I would advise you to look at the Nion range. They are the best value for money on the market and the optics are very nearly as good as Schmidt & Bender, closer to Zeiss and Swarovski and Kahles.

 

3-9x40 prostaff (not even an expensive scope) is only 5 minutes behind the Zeiss, Swarovski and Kahles in a side by side test, looking at a DJB roe deer target set up under the hedge LOOKING INTO THE SUNSET. The target was in the shadows and the light was dead ahead, the worst case scenario we could think of! To see to shoot the three expensive scopes (like 6x - 8x the price!) only gave 5 minutes more shooting time. The Nikon held up that well.

The Leupold was the brightest, but the cross hairs were indefinable. We could see the target, but not the cross hair to shoot.
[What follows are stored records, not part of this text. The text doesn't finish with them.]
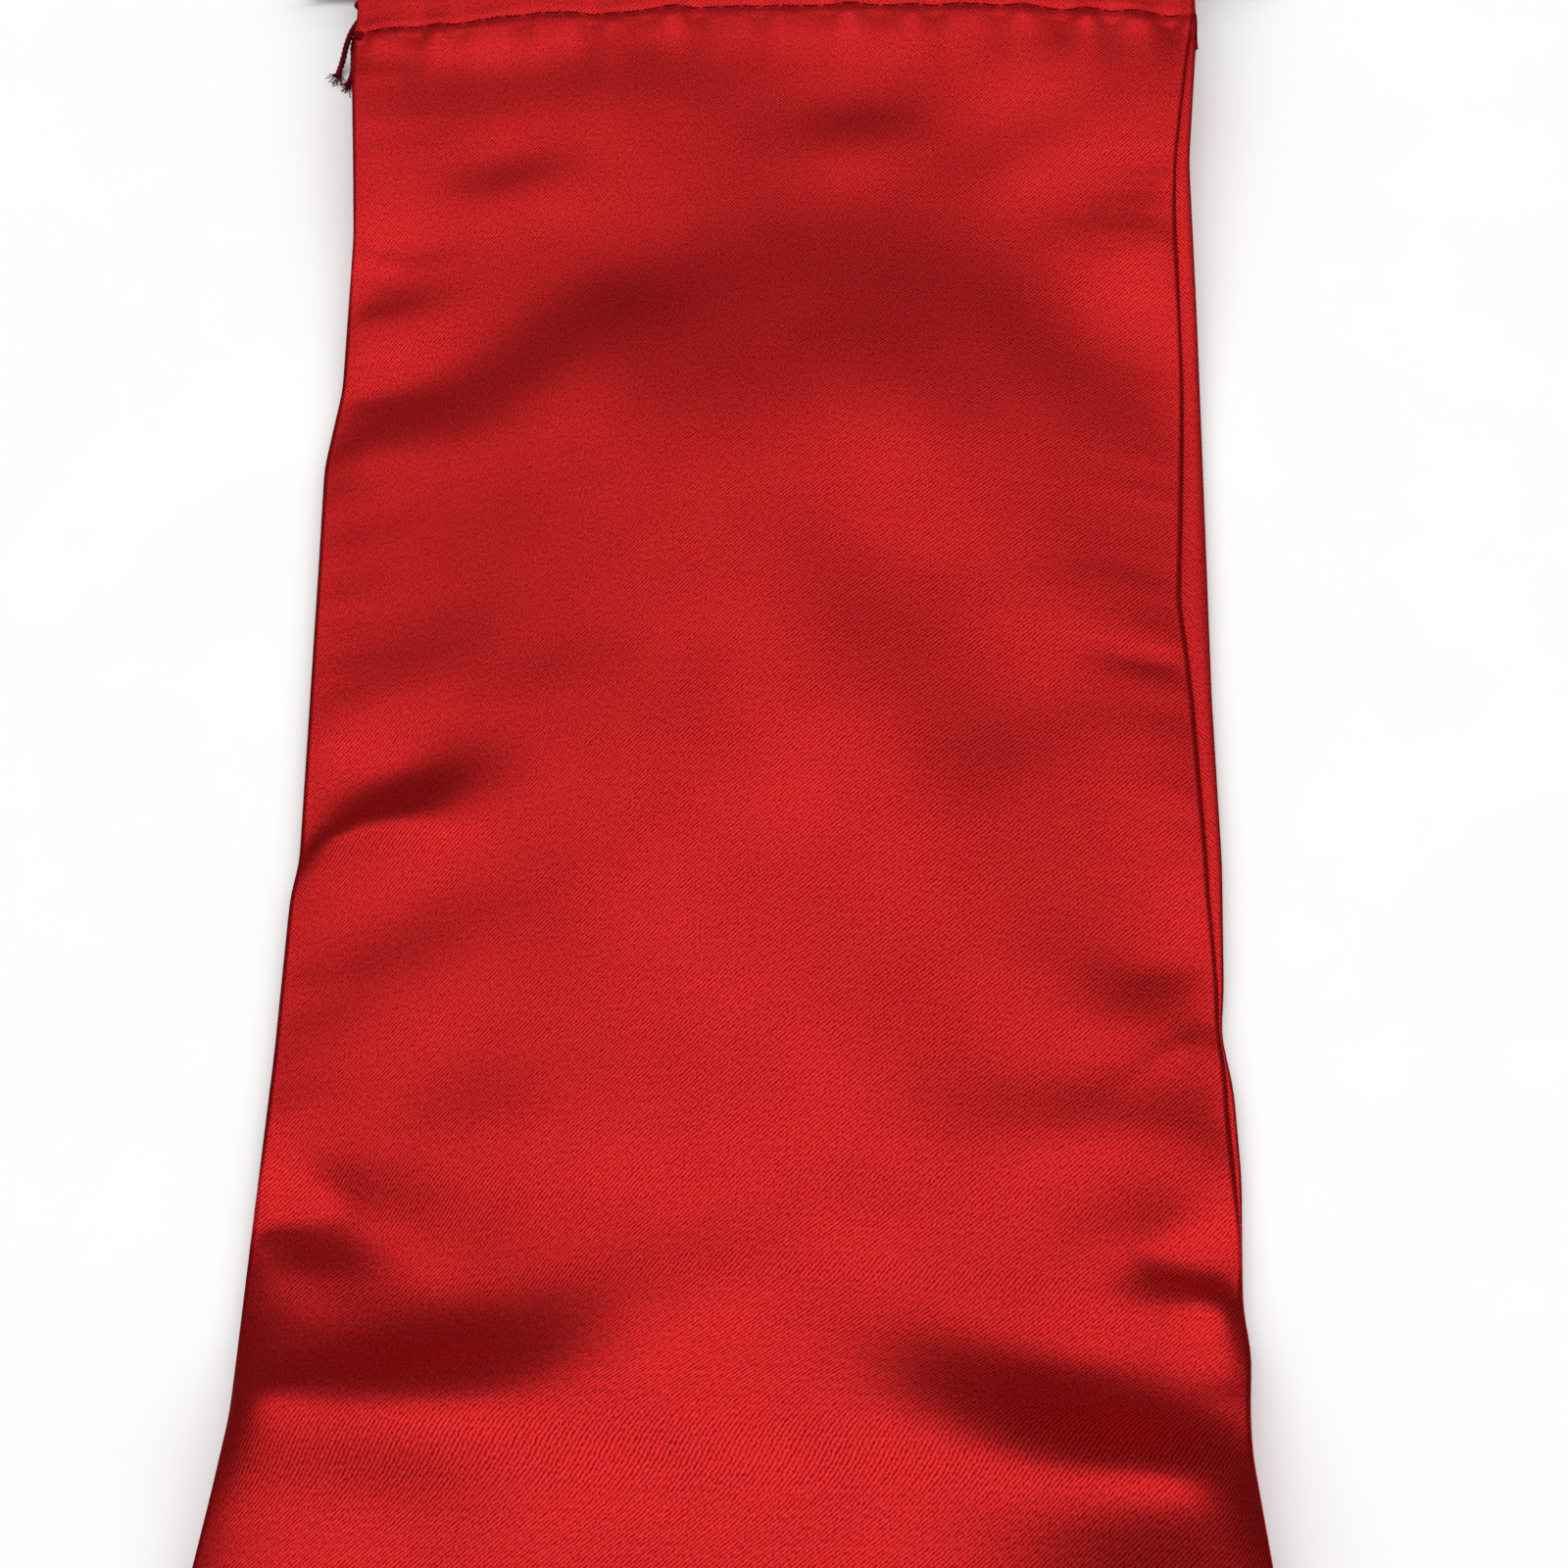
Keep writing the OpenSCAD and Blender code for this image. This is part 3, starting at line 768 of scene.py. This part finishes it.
def with_side_walls(grid):
    """Adds the columns that roll over the side edges: a wall down to the seam, then a tuck inwards."""
    y = grid[:, 0, 1]
    shut = shut_share(y)
    shut[np.argmax(y):] = 0
    wall = np.maximum(grid[:, 0, 2] - seam_height(y) - 0.5, 0)
    plans = {0: [(0.3, 0.25, 0.15), (0.1, 0.45, 0.5), (0.15, 0.5, 1.0), (0.9, 0.9, 1.0), (1.9, 1.0, 1.0)],
             -1: [(0.08, 0.15, 0), (0.22, 0.4, 0), (0.7, 0.8, 0), (1.5, 1.1, 0)]}
    sides = []
    for column, inward in ((0, 1.0), (-1, -1.0)):
        cols = []
        for step, (run, drop, down) in enumerate(plans[column], 1):
            p = grid[:, column].copy()
            p[:, 0] += inward * (run * shut - 0.05 * step * (1 - shut))
            p[:, 2] -= (drop + down * wall) * shut + 0.04 * step * (1 - shut)
            cols.append(p)
        sides.append(cols)
    return np.concatenate([np.stack(sides[0][::-1], axis=1), grid, np.stack(sides[1], axis=1)], axis=1)


def flat_coordinates(grid):
    """Cloth coordinates in millimetres: across and along the weave."""
    across = np.linalg.norm(np.diff(grid, axis=1), axis=2)
    u = np.concatenate([np.zeros((len(grid), 1)), np.cumsum(across, axis=1)], axis=1)
    u -= u[:, -1:] / 2
    middle = grid[:, grid.shape[1] // 2]
    v = np.concatenate([[0], np.cumsum(np.linalg.norm(np.diff(middle, axis=0), axis=1))])
    return np.stack([u, np.broadcast_to(v[:, None], u.shape)], axis=-1)


# ---- Back cloth ----

def back_section(y):
    """Points of the back cloth's outer face across the sack at one y, from left seam to right seam."""
    shut = float(shut_share(y))
    seam = float(seam_height(y))
    edge = float(edge_height(y))
    left = float(seen_at(-1, y, edge)[0])
    right, strip = (float(v) for v in seen_at(1, y, edge))
    strip = max(strip, 0.3)
    lift = float(smooth(strip / 1.6))
    top = edge - 0.45 + 0.5 * lift
    under = 0.02
    left_side = [(1.9, seam - 0.55), (0.9, seam - 0.5), (0.3, seam - 0.6), (0.05, seam - 1.1),
                 (0.15, 0.3 * seam), (0.9, 0.15), (2.2, under)]
    right_side = [(2.2, under), (1.0, 0.12), (0.3, 0.5), (0.05, 0.4 * top), (0.02, top - 0.6),
                  (min(0.25, 0.4 * strip), top - 0.12), (0.5 * strip, top + 0.05 * lift),
                  (0.9 * strip, top), (strip + 0.3, top - 0.45), (strip + 1.2, top - 1.3)]
    open_left = [(1.9, 0.3), (0.9, 0.3), (0.3, 0.3), (0.0, 0.28), (0.02, 0.1), (0.5, under), (2.2, under)]
    open_right = [(2.2, under), (0.9, under), (0.4, under), (0.1, 0.03), (0.02, 0.12), (0.02, 0.2),
                  (0.1, 0.27), (0.4, 0.3), (0.9, 0.3), (1.6, 0.3)]
    # Along the slits the back cloth lies flat, a little wider than the raised edge above it
    open_left = [(s[0] - 0.8, s[1]) for s in open_left]
    open_right = [(s[0] - 0.2, s[1]) for s in open_right]
    a = [(left + shut * s[0] + (1 - shut) * o[0], shut * s[1] + (1 - shut) * o[1])
         for s, o in zip(left_side, open_left)]
    b = [(right - shut * s[0] - (1 - shut) * o[0], shut * s[1] + (1 - shut) * o[1])
         for s, o in zip(right_side, open_right)]
    xs = np.linspace(left + 2.2, right - 2.2, 74)[1:-1]
    return a + [(x, under) for x in xs] + b


def make_back():
    ys = np.concatenate([np.linspace(BOTTOM, ROW - 8, 150), np.linspace(ROW - 8, ROW + 1, 13)[1:],
                         np.linspace(ROW + 1, MOUTH - 1.2, 24)[1:]])
    outer = np.array([[(x, y, z) for x, z in back_section(y)] for y in ys])
    lying = outer[:, :, 2] < 0.03
    outer[:, :, 2] += lying * 0.09 * (1 + floor_drift(outer[:, :, 0] + 0.4 * outer[:, :, 1]))
    # Beyond the mouth edge the cloth turns over and comes back as the facing, down to the lower row
    facing_z = back_facing_top / MM - 0.05
    fold_r = facing_z / 2
    last = outer[-1]
    arc = []
    for t in np.linspace(0, math.pi, 8)[1:]:
        p = last.copy()
        p[:, 1] += fold_r * math.sin(t)
        p[:, 2] += (facing_z - last[:, 2]) * (1 - math.cos(t)) / 2
        arc.append(p)
    inner = []
    for y in np.linspace(MOUTH - 1.2, ROW - 0.3, 30)[1:]:
        p = last.copy()
        p[:, 1] = y
        p[:, 2] = facing_z + 0.25 * header_wave(p[:, 0]) * smooth((y - ROW) / 6) * smooth((MOUTH - y) / 6)
        inner.append(p)
    grid = np.concatenate([outer, np.array(arc), np.array(inner)])
    # The section runs below the sack, so its outer face looks down: the columns are turned round
    cloth = sheet_object("back_cloth", grid[:, ::-1] * MM, flat_coordinates(grid)[:, ::-1], CLOTH,
                         SATIN, SATIN_BACK)
    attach(cloth, "sack")
    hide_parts("back_panel", "back_facing")


# ---- Stitches, bar tacks and inner seams ----

def stitch_paths(holes, surface):
    """One tube path for each stitch between two needle holes, over the cloth and down at its ends."""
    paths = []
    for a, b in zip(holes[:-1], holes[1:]):
        t = np.linspace(0.03, 0.97, 9)
        arch = np.minimum(1, np.minimum(t, 1 - t) / 0.16)
        x = a[0] + (b[0] - a[0]) * t
        y = a[1] + (b[1] - a[1]) * t
        z = surface(x, y) + STITCH_RISE * arch - STITCH_SINK * (1 - arch)
        paths.append(np.stack([x, y, z], axis=-1) * MM)
    return paths


def row_of_holes(y_at):
    """Needle holes across the casing, at the y that y_at gives for each x."""
    x = (np.arange(STITCHES + 1) - STITCHES / 2) * STITCH_PITCH / MM
    return np.stack([x, y_at(x)], axis=-1)


def stitching(name, holes, surface, body):
    """A row of stitches from hole to hole, over a surface given as a height of x and y."""
    threads = tubes_object(name + "_threads", stitch_paths(holes, surface), THREAD_R, 7, THREAD,
                           twist=2 * math.pi / (0.9 * MM), ridge=0.22, strands=2)
    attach(threads, body)
    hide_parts(name)


def surface_from(grid):
    """Height of the outer face of the front cloth, looked up from its points."""
    rows = grid[:np.argmax(grid[:, 0, 1])]

    def height(x, y):
        values = []
        for px, py in zip(x, y):
            k = np.searchsorted(rows[:, 0, 1], py)
            w = (py - rows[k - 1, 0, 1]) / (rows[k, 0, 1] - rows[k - 1, 0, 1])
            low = np.interp(px, rows[k - 1, 6:-6, 0], rows[k - 1, 6:-6, 2])
            high = np.interp(px, rows[k, 6:-6, 0], rows[k, 6:-6, 2])
            values.append(low + (high - low) * w)
        return np.array(values)
    return height


def make_casing_stitching(grid):
    lower_front = row_of_holes(lambda x: ROW + row_line(x))
    lower_back = row_of_holes(lambda x: ROW + 0 * x)
    upper = row_of_holes(lambda x: upper_row_y / MM + 0 * x)
    front_face = surface_from(grid)

    def back_face(x, y):
        return back_facing_top / MM + 0.1 + 0 * x

    stitching("front_lower_stitching", lower_front, front_face, "sack")
    stitching("front_upper_stitching", upper, front_face, "sack")
    stitching("back_lower_stitching", lower_back, back_face, "sack")
    stitching("back_upper_stitching", upper, back_face, "sack")


TACK_ABOVE_FOOT = 2.6   # millimetres that the tack lies above the foot of the slit
TACK_TURNS, TACK_STEP = 7, 0.25


def make_bar_tack(name, side):
    """Satin stitches side by side over the foot of the slit, wrapped round its edge."""
    y0 = middle_y(name) / MM + TACK_ABOVE_FOOT
    top = float(edge_height(y0))
    edge = float(seen_at(side, y0, top)[0])
    paths = []
    for k in range(TACK_TURNS):
        y = y0 + (k - TACK_TURNS // 2) * TACK_STEP
        loop = [(edge - side * 1.5, y, top - 0.4), (edge - side * 1.35, y, top + 0.25),
                (edge - side * 0.8, y, top + 0.4), (edge - side * 0.15, y, top + 0.2),
                (edge + side * 0.12, y, top * 0.6), (edge + side * 0.05, y, 0.6)]
        paths.append(resample(loop, 0.3) * MM)
    tack = tubes_object(name + "_threads", paths, FINE_THREAD_R, 7, THREAD,
                        twist=2 * math.pi / (0.8 * MM), ridge=0.2, strands=2)
    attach(tack, "sack")
    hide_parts(name)


SIDE_PINCH = 4.0        # how far the sides of the CAD draw in at mid length
ALLOWANCE = 0.45 * MM   # thickness of the two plies of an allowance
ZIGZAG = 1.4            # length of one overlock stitch


def seam_strip(name):
    """Corners of a straight bottom strip, or how far a side strip lies inside the outline."""
    low, high = (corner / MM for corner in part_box(name))
    if high[0] - low[0] > high[1] - low[1]:
        return {"side": 0, "low": low, "high": high, "span": high[0] - low[0]}
    side = 1 if low[0] > 0 else -1
    far, near = max(abs(low[0]), abs(high[0])), min(abs(low[0]), abs(high[0]))
    return {"side": side, "low": low, "high": high, "span": high[1] - low[1],
            "outer": HALF - far, "inner": HALF - SIDE_PINCH - near}


def on_strip(strip, s, t):
    """x and y on a seam strip, at a length s along it and a share t across it, from the raw edge out."""
    low, high = strip["low"], strip["high"]
    if strip["side"] == 0:
        return low[0] + s + 0 * t, high[1] + (low[1] - high[1]) * t + 0 * s
    y = low[1] + s
    edge, _ = seen_at(strip["side"], y, edge_height(y))
    inset = strip["inner"] + (strip["outer"] - strip["inner"]) * t
    return edge - strip["side"] * inset, y


def make_allowance(name, overlock, seam):
    """The turned-in seam allowance, its overlocked edge and its seam stitches, inside the sack."""
    strip = seam_strip(name)
    wave = ripple(5, 9, 26, len(name))
    s, t = np.meshgrid(np.linspace(0, strip["span"], int(strip["span"])), np.linspace(0, 1, 8),
                       indexing="ij")
    x, y = on_strip(strip, s, t)
    z = (strip["low"][2] + strip["high"][2]) / 2 + 0.2 + 0.15 * wave(s) * smooth(1 - t)
    grid = np.stack([x, y, z], axis=-1)
    if strip["side"] > 0:
        grid = grid[:, ::-1]   # keeps the right side of the cloth up
    cloth = sheet_object(name + "_cloth", grid * MM, flat_coordinates(grid), ALLOWANCE, SATIN_BACK,
                         SATIN_BACK)
    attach(cloth, "sack")
    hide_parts(name)
    make_overlock(overlock)
    make_seam(seam)


def make_overlock(name):
    """Loops of thread that zigzag over the raw edge."""
    strip = seam_strip(name)
    count = int(strip["span"] / ZIGZAG)
    k = np.arange(2 * count)
    x, y = on_strip(strip, k * strip["span"] / (2 * count), np.where(k % 2 == 0, 0.05, 0.95))
    z = strip["high"][2] - 0.05 + 0.1 * (k % 2)
    loops = tubes_object(name + "_threads", [resample(np.stack([x, y, z], axis=-1), 0.8) * MM],
                         FINE_THREAD_R, 6, THREAD)
    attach(loops, "sack")
    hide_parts(name)


def make_seam(name):
    """The seam's row of stitches along the middle of its allowance."""
    strip = seam_strip(name)
    s = np.linspace(0, strip["span"], int(strip["span"] / (STITCH_PITCH / MM)) + 1)
    x, y = on_strip(strip, s, 0.5)
    level = strip["high"][2] - 0.25
    stitching(name, np.stack([x, y], axis=-1), lambda x, y: level + 0 * x, "sack")


def make_inner_seams():
    for side in ("left", "right", "bottom"):
        make_allowance(side + "_seam_allowance", side + "_overlock", side + "_seam_stitching")


make_camera()
make_drawstring("left", 0)
make_drawstring("right", 1)
make_floor()
make_light()
front_grid = make_front()
make_back()
make_casing_stitching(front_grid)
make_bar_tack("left_bar_tack", -1)
make_bar_tack("right_bar_tack", 1)
make_inner_seams()
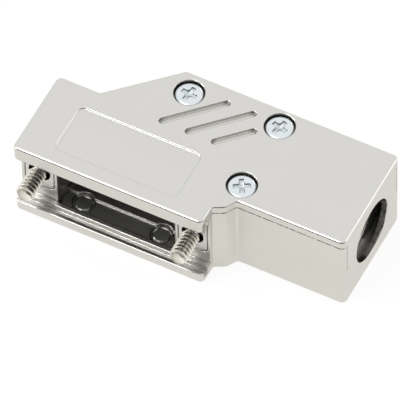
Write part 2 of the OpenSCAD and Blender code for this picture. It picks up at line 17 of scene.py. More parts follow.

The Schmidt & Bender gave 8 minutes longer shooting time than the Nikon, but at a cost of nearly £1500 versus the £165 of the Nikon.

 

The BDC reticule makes it very simple to aim off too. VERY crisp sight picture, uncluttered reticule gives clear view of target, ballistic circles are see through, so you can see to aim precisely even on a small target such as a crow at 200 yards.

Olympus003.jpg

 

I have no link with Nikon or their sellers, but have been blown away by what Nikon have achieved in their simple, rugged, compact scopes. The Monarch range is better again, but twice the price of the Prostaff. I would buy one in a heartbeat if my Swarvski ever goes wrong.